Your film Appropriate Behaviour also begins with a break-up, as does The Bisexual. What is it about that situation that interests you?
When I was writing Appropriate Behaviour, I was coming out of a relationship, and managing that, and that’s where it came from. I was trying to figure out how it went wrong, still living in it. For this, it was more about what Leila would have to sacrifice and establishing everything she was leaving behind.
I’m told it was a predominantly female crew. Was that a conscious decision, and if so, what does it mean for the atmosphere on set?
I don’t think it was a conscious decision, I think I just gravitate towards the right people for the jobs and who knew how to build this world of Hackney through a queer lens. Many of the crew members were openly gay, which brought a lot of attention to detail. Set can be a very macho, male-dominated space and this was predominantly female, which was much more conducive to the kind of show we were making.
What brought you to London? Do you consider yourself a Londoner now?
I don’t know whether you can officially give yourself that title. I would love to consider myself a Londoner. I consider myself a little bit of a nomad. That was how I felt in New York as well, an outsider. That said, London feels like home and I’ve been really happy here. I think it’s a good city for outsiders.
How different do you think the series would have been if you’d made it in the US?
Oh God! I don’t think I would have had any of the freedom I had. I was given such a long leash. Between Sister Pictures and [Executive Producer] Naomi de Pear and Channel 4, it was incredible. They were constantly saying: “We want you to take it further.” They were my enablers. I just feel like I’d never have been able to take the risks that I took if I’d made this show anywhere else.
You wrote the show with your longtime collaborator Cecilia. What is it about writing as a pair that appeals to you?
We share a shorthand, a shared sense of comedy, a shared perspective on what matters and deep mutual adoration.
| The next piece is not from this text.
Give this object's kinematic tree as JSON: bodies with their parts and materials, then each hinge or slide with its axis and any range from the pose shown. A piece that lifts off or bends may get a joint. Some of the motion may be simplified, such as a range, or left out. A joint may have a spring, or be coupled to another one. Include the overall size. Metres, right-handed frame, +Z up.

She is my partner in all things except the romantic. I adore her and her taste. She makes me better and braver and smarter. Sometimes it’s seeing yourself through someone else’s eyes that helps you understand who you are.
You began writing aged 10. That’s not a particularly common thing for that age – why did you want to do that?
A lot of kids write stories but I wrote scripts, which I think is what’s uncommon. I specifically wrote them so that I had people to play with at lunch. I could assign roles to people and put them in my play, and I think it was just because I was very lonely and I wanted to play. I wasn’t very good at making friends.
You’ve said that TV was your third parent, and taught you about US culture. What shows do you think shaped you?
The Brady Bunch – I watched a lot of The Brady Bunch. And I watched Saved By the Bell, Full House, really saccharine, melodramatic shows about families, which was so strange, because my family didn’t look like anything I saw on television. Tracy Ullman and Mel Brooks were two of my comedy heroes. His movies and her television series – those were shows that I watched with my family, all of us together, and we all laughed. It was very rare that we could agree what channel to put on, and what programme was good, but those shows could make us all laugh, and that was exciting and special.